EM 2008: Wieder da: Bastian Schweinsteiger

Wieder da: Bastian Schweinsteiger

(Foto: Foto: ddp)

Simon Rolfes und Thomas Hitzlsperger schafften in der zweiten Halbzeit durch ihre Positionierung auf dem Spielfeld, dass sich die deutsche Elf - trotz der immer deutlicher zum Vorschein tretenden spielerischen Fähigkeiten der portugiesischen Mittelfeldakteure - nicht all zu weit in die eigene Spielhälfte drängen ließ. Immer wieder beorderten sie ihre Kollegen nach vorne, streuten hin und wieder Pressing ein und gaben ihren Vorderleuten durch fast fehlerfreies Spiel Sicherheit für offensive Aktionen.
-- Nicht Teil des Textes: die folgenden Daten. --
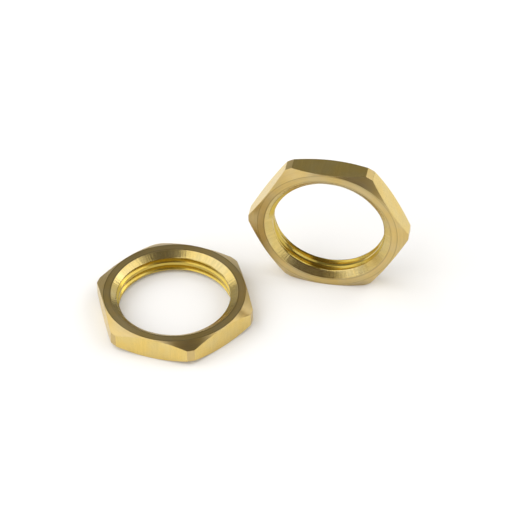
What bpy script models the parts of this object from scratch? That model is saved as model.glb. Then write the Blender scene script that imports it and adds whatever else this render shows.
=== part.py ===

Es war ein System und eine Spielweise, die den Portugiesen nicht behagen konnte, weil ihnen Raum und Zeit zum Kombinieren fehlte, sie jedoch ständig mit schnellen Vorstößen der offensiven Akteure der deutschen Elf rechnen mussten. Schweinsteiger profitierte besonders von der Umstellung - nicht nur, weil er deshalb zum ersten Mal bei dieser EM in der Startelf stand. Er wusste zwei defensive Akteure hinter und den offensiver agierenden Ballack neben sich. Das nutzte er immer wieder für effektive Offensiv-Aktionen ohne viele Haken. Dass er auch die anderen beiden Treffer der deutschen Elf vorbereitete, hatte freilich nichts mit der Umstellung des Systems zu tun, er schlug einfach Freistöße in den Strafraum. Das Copyright darauf liegt allein bei Otto Rehhagels Griechen.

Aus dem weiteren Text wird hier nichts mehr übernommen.